Winter Stations opening was a family and friends affair for Beacher Will Cuthbert

By ALAN SHACKLETON
Winter Stations 2026 is officially up and running on Woodbine Beach.
The opening ceremonies on Family Day (Monday, Feb. 16) drew a big crowd to the beach to take in the five outdoor art installations which will be on display until the end of March. The installations are located along the beach, from approximately the Donald D. Summerville Olympic Pools to the Woodbine Beach Bathing Station.
The theme of this year’s Winter Stations was Mirage, and it invited artists to “play with the boundary of what is seen and what is real in the age of AI, and explore public art as infrastructure that gathers people” into a shared reality.
For Beacher Will Cuthbert, designer of the Embrace installation, Family Day was the perfect date to celebrate the opening of Winter Stations as he had a large number of family members and friends for the launch.
“It’s really exciting and fun to be here, and to have such a big entourage that came out today. It’s really nice,” he told Beach Metro Community News while standing beside Embrace.
“It’s great to have all my family and friends here, and also for me to stay connected to the Beach. Everybody I know has been coming up to me and high-fiving me.”
Embrace is about viewers of the installation seeing change and gaining new perspectives depending on the angle they view the two hands coming up out of the sand (and snow and ice) and seemingly embracing the lifeguard station. Approached from behind the hands seem to be entirely black but as one walks around, more colours reveal themselves.
“I wanted to take the theme of Mirage and create something that would change depending on where you looked at it,” said Cuthbert.
“As you start to come in you see the silhouette from the back side and then as you get closer you start to see hints of colour and as you come around you get the full spectrum.”
For Cuthbert, this is the second time he has had an installation be part of Winter Stations. He previously was part of Winter Stations in 2022 for The Hive installation, designed with fellow Beacher Kathleen Dogantzis. Both Cuthbert and Dogantzis attended Malvern Collegiate Institute, and they are now married to each other.
Cuthbert moved to Saskatchewan with Dogantzis as she works there as a scientist. Her work schedule meant she was too busy to work on the Embrace design with him for this year’s Winter Stations.
Along with Embrace, the other installations making up this year’s Winter Stations are Crest (University of Waterloo); Specularia (United States); CHIMERA (Germany/Ukraine); and Glaciate (Toronto Metropolitan University).

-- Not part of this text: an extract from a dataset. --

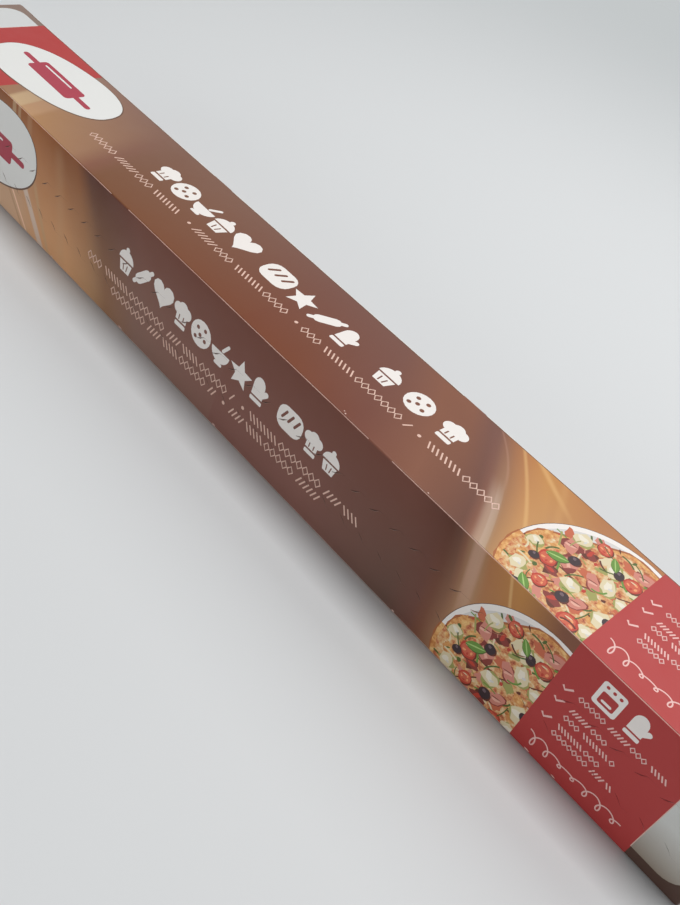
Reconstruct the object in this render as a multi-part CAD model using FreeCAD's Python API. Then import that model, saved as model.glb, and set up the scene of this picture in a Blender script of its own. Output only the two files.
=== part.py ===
"""Sealed carton that holds a roll of baking paper, 380 mm wide.

The carton is one die-cut blank of thin card, creased, folded round the roll and glued shut. It is full of
the roll and can't be seen into, so it is one solid. Outside it shows:

- four long folds, of which the lower front one lies behind the outer front panel;
- the outer front panel, glued over the inner front wall, with its raw edge just above the base;
- two rows of hooked tear cuts in that panel, with the tear strip between them;
- scores cut along the two top folds, broken by short bridges of whole card;
- at each end the side walls folded in, a flap up from the base and a flap down from the top, glued over it.

Frame: X along the carton, Y from front to back, Z up. The origin is the middle of the box at the base.
Sizes are in millimetres.
"""
import FreeCAD, Part
import math
import os

# The box
LENGTH = 387.0
DEPTH = 44.0
HEIGHT = 44.0
CARD = 0.45
FOLD_RADIUS = 0.7

# The outer front panel: how far its raw lower edge stays above the base
LAP_RISE = 1.1

# The end flaps: free height under the outer flap, and the side play and cut corner of both
OUTER_FLAP_RISE = 7.0
FLAP_PLAY = 0.7
FLAP_CORNER = 4.0

# The tear rows: drop of the upper row below the top, and width of the strip between the rows
UPPER_ROW_DROP = 17.2
STRIP_WIDTH = 14.6

# One hooked cut: a slant that starts inside the strip, then a flat along the row
CUT_PITCH = 8.1
SLANT_RUN = 3.2
SLANT_RISE = 2.3
FLAT_RUN = 3.9
CUT_WIDTH = 0.25
ROW_START = 9.0
ROW_END = 6.0

# The scores on the top folds, and the two bridges that break each of them
SCORE_WIDTH = 0.3
SCORE_DEPTH = 0.12
BRIDGE_LENGTH = 9.5
BRIDGE_SPACING = 123.5

# Spare length that lets a cutting tool start clear of the face it cuts, and the span that counts as none
CLEAR = 1.0
SAME_POINT = 1e-6

FRONT = -DEPTH / 2
BACK = DEPTH / 2
INNER_FRONT = FRONT + CARD
TUBE_END = LENGTH / 2 - 2 * CARD
INNER_FLAP_END = LENGTH / 2 - CARD

X = FreeCAD.Vector(1, 0, 0)
Y = FreeCAD.Vector(0, 1, 0)
Z = FreeCAD.Vector(0, 0, 1)


def outline_face(corners, place):
    """A flat face from (u, v, radius) corners; place turns (u, v) into a point. Radius 0 is a sharp corner."""
    edges = []
    starts = []
    ends = []
    count = len(corners)
    for i, (u, v, radius) in enumerate(corners):
        corner = FreeCAD.Vector(u, v, 0)
        to_last = (FreeCAD.Vector(*corners[i - 1][:2], 0) - corner).normalize()
        to_next = (FreeCAD.Vector(*corners[(i + 1) % count][:2], 0) - corner).normalize()
        starts.append(corner + to_last * radius)
        ends.append(corner + to_next * radius)
        if radius:
            centre = corner + (to_last + to_next) * radius
            middle = centre + (corner - centre).normalize() * radius
            arc_points = [place(p.x, p.y) for p in (starts[i], middle, ends[i])]
            edges.append(Part.Arc(*arc_points).toShape())
    for i in range(count):
        start, end = ends[i - 1], starts[i]
        if start.distanceToPoint(end) > SAME_POINT:
            edges.append(Part.makeLine(place(start.x, start.y), place(end.x, end.y)))
    return Part.Face(Part.Wire(Part.__sortEdges__(edges)))


def on_x_plane(x):
    return lambda y, z: FreeCAD.Vector(x, y, z)


def on_y_plane(y):
    return lambda x, z: FreeCAD.Vector(x, y, z)


def on_z_plane(z):
    return lambda x, y: FreeCAD.Vector(x, y, z)


def tube():
    """The four long walls as a block: its section, cut to a plan whose corners are the folded side walls."""
    section = outline_face([
        (INNER_FRONT, 0, FOLD_RADIUS),
        (BACK, 0, FOLD_RADIUS),
        (BACK, HEIGHT, FOLD_RADIUS),
        (FRONT, HEIGHT, FOLD_RADIUS),
        (FRONT, LAP_RISE, 0),
        (INNER_FRONT, LAP_RISE, 0),
    ], on_x_plane(-TUBE_END))
    plan = outline_face([
        (-TUBE_END, FRONT, FOLD_RADIUS),
        (TUBE_END, FRONT, FOLD_RADIUS),
        (TUBE_END, BACK, FOLD_RADIUS),
        (-TUBE_END, BACK, FOLD_RADIUS),
    ], on_z_plane(0))
    return section.extrude(X * 2 * TUBE_END).common(plan.extrude(Z * HEIGHT))


def end_flap(fold_z, free_z, outer_x, half_width):
    """A flap of the right-hand end, folded at fold_z and ending at free_z, with its free corners cut off."""
    away = math.copysign(1, free_z - fold_z)
    profile = outline_face([
        (TUBE_END, fold_z, 0),
        (outer_x, fold_z, min(FOLD_RADIUS, outer_x - TUBE_END)),
        (outer_x, free_z, 0),
        (TUBE_END, free_z, 0),
    ], on_y_plane(-half_width))
    corner = min(FLAP_CORNER, abs(free_z - fold_z) / 2, half_width / 2)
    outline = outline_face([
        (-half_width, fold_z, 0),
        (half_width, fold_z, 0),
        (half_width, free_z - away * corner, 0),
        (half_width - corner, free_z, 0),
        (corner - half_width, free_z, 0),
        (-half_width, free_z - away * corner, 0),
    ], on_x_plane(TUBE_END))
    return profile.extrude(Y * 2 * half_width).common(outline.extrude(X * (outer_x - TUBE_END)))


def end_flaps():
    """Both flaps of both ends. The left end is the right one turned half a turn about Z."""
    half_width = DEPTH / 2 - FLAP_PLAY
    inner = end_flap(0, OUTER_FLAP_RISE + FLAP_CORNER, INNER_FLAP_END, half_width - CARD - FOLD_RADIUS)
    outer = end_flap(HEIGHT, OUTER_FLAP_RISE, LENGTH / 2, half_width)
    flaps = []
    for turn in (0, 180):
        for flap in (inner, outer):
            turned = flap.copy()
            turned.rotate(FreeCAD.Vector(0, 0, 0), Z, turn)
            flaps.append(turned)
    return flaps


def hooked_cut(row_z, inward):
    """One cut of a row at the row's start: a ribbon of CUT_WIDTH through the outer front panel."""
    half = CUT_WIDTH / 2
    slope = math.atan2(SLANT_RISE, SLANT_RUN)
    across_u, across_v = half * math.sin(slope), half * math.cos(slope)
    mitre = half * math.tan(slope / 2)
    upright = [
        (-across_u, -SLANT_RISE + across_v),
        (SLANT_RUN - mitre, half),
        (SLANT_RUN + FLAT_RUN, half),
        (SLANT_RUN + FLAT_RUN, -half),
        (SLANT_RUN + mitre, -half),
        (across_u, -SLANT_RISE - across_v),
    ]
    start_x = -LENGTH / 2 + ROW_START
    corners = [(start_x + u, row_z - inward * v, 0) for u, v in upright]
    face = outline_face(corners, on_y_plane(FRONT - CLEAR))
    return face.extrude(Y * (CARD + CLEAR))


def tear_cuts():
    """The two rows of cuts. Their slants start inside the strip and lead out to the rows."""
    count = int((LENGTH - ROW_START - ROW_END - SLANT_RUN - FLAT_RUN) / CUT_PITCH) + 1
    upper_z = HEIGHT - UPPER_ROW_DROP
    first_cuts = [hooked_cut(upper_z, -1), hooked_cut(upper_z - STRIP_WIDTH, 1)]
    cuts = []
    for first in first_cuts:
        for i in range(count):
            cut = first.copy()
            cut.translate(X * CUT_PITCH * i)
            cuts.append(cut)
    return cuts


def fold_scores():
    """The scores cut from outside into the two top folds, in runs that stop at the bridges and the ends."""
    near = BRIDGE_SPACING / 2 - BRIDGE_LENGTH / 2
    far = BRIDGE_SPACING / 2 + BRIDGE_LENGTH / 2
    end = LENGTH / 2 - BRIDGE_LENGTH
    scores = []
    for side in (-1, 1):
        centre = FreeCAD.Vector(0, side * (DEPTH / 2 - FOLD_RADIUS), HEIGHT - FOLD_RADIUS)
        for start, stop in ((-end, -far), (-near, near), (far, end)):
            low = FreeCAD.Vector(start, -SCORE_WIDTH / 2, FOLD_RADIUS - SCORE_DEPTH)
            score = Part.makeBox(stop - start, SCORE_WIDTH, SCORE_DEPTH + CLEAR, low)
            score.rotate(FreeCAD.Vector(0, 0, 0), X, -side * 45)
            score.translate(centre)
            scores.append(score)
    return scores


def carton():
    closed = tube().fuse(end_flaps()).removeSplitter()
    return closed.cut(Part.makeCompound(tear_cuts() + fold_scores()))


os.makedirs("parts", exist_ok=True)
solid = carton().Solids[0]
solid.exportStep("parts/carton.step")
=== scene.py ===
"""Looks of the sealed carton that holds a roll of baking paper, made around its CAD solid.

Everything on the carton's skin is drawn flat first, in millimetres, on the card as it lies unfolded:

- x runs along the carton, from its middle;
- girth runs round it. It is 0 at the top front fold, grows over the top, down the back, under the base and up
  the inner front wall, and is below 0 on the outer front panel;
- out is the height over the card's face.

FoldedCard.wrap() folds what was drawn round the carton and gives its place in the frame.

Print is placed on a panel by x and by its drop, the distance below the panel's upper edge as it is read: the
back edge of the top, and the top edge of the front. Angles of print are in turns, from +x to larger drops.
"""
import math
import random
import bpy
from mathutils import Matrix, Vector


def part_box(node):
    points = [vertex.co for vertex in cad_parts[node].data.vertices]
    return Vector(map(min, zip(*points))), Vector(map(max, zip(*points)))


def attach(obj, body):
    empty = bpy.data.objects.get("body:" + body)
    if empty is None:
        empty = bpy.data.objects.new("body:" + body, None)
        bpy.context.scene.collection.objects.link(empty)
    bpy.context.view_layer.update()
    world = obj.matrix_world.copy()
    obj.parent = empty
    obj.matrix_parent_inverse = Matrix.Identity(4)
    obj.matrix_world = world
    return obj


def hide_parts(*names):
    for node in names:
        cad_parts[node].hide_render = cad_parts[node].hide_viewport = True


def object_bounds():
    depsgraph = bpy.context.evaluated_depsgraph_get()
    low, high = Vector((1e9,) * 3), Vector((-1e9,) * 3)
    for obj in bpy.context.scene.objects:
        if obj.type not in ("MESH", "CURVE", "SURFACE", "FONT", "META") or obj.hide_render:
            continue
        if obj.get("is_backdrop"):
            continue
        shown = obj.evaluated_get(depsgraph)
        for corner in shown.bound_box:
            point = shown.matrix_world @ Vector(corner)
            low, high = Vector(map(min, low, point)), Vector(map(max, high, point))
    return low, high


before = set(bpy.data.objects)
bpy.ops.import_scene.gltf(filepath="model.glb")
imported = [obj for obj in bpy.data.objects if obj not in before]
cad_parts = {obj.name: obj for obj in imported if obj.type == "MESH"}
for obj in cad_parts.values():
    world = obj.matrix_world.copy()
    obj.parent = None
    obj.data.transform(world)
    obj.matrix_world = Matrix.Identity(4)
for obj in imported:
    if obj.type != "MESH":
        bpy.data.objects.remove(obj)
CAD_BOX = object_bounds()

from types import SimpleNamespace
from typing import NamedTuple

import bmesh
import bpy
import numpy as np
from bpy.props import FloatProperty, FloatVectorProperty, IntProperty, PointerProperty
from mathutils import Matrix, Vector
from mathutils.geometry import delaunay_2d_cdt

bl_info = {
    "name": "Baking paper carton",
    "version": (1, 0, 0),
    "blender": (4, 5, 0),
    "location": "3D View > Sidebar > Carton",
    "description": "Makes the printed card, the end flaps and the tear rows of a sealed carton",
    "category": "Object",
}

MM = 0.001
NODE = "carton"
BODY = "root"
TURN = 2 * math.pi
SIDES = (-1, 1)
SAME_PLACE = 1e-4


# --- Settings ---

def length(name, description, millimetres):
    """A length that a user may change, given in millimetres."""
    return FloatProperty(name=name, description=description, default=millimetres * MM, min=0,
                         precision=5, unit="LENGTH")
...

Specularia designer Andrew Clark, from Portland, Maine, said designing artworks near water is a familiar concept for him. “A lot of what I do is connected to water and coastline,” he told Beach Metro Community News.
The Specularia installation invites viewers to walk through and experience five different views of the lake which blend “deception and reality” with only one of the views depicting the truth.

CHIMERA, designed by Denys Horodnyak from the Ukraine and Enzo Zak Luz from Germany, has mirrors on different angles surrounding the lifeguard station. Those mirrors present viewers with a “fragmentation of physical and digital realities” depending on their position.

Crest, designed by the University of Waterloo team ofClay te Bokkel, Isabella Ieraci, Matthew Lam, Sasha Rao, Simon Huang, Oskar Peng, and David Shen, is a large wooden structure appearing as like a cresting wave. There is a bench inside the “cresting” wave for viewers to sit and “share a fleeting moment of reality” before the wave breaks on the shore.

Glaciate, designed by Toronto Metropolitan University students Finn Ferrall, Nicholas Kisil, Marko Sikic, and faculty supervisor Vincent Hui; Toronto Metropolitan University, Department of Architectural Science, in collaboration with Ming Chan University; Taiwan, examines the freeze and thaw cycle of Lake Ontario through a series of translucent panels that can be viewed from different positions. From outside Glaciate, the red metal of the life guard station can only be seen in fragments, and from inside the view of the lake appears as if a mirage.
Since 2015, Winter Stations has been displaying outdoor art installations on Woodbine Beach and it has become a launching pad for new ideas in public art. Every year, the hundreds of submissions are reviewed by a jury. This year’s jury was made up of Jason Thorne, Katriina Campitelli, Alana Mercury, Luisa Ji, and Janna Hiemstra.
Winter Stations are made possible by RAW Design, kg&a, Northcrest Developments, City of Toronto, Mechanical Contractors Association of Ontario, Ontario Association of Architects, MicroPro Sienna, Feeley Group, Sali Tabacchi Brand & Design, and Meevo Digital.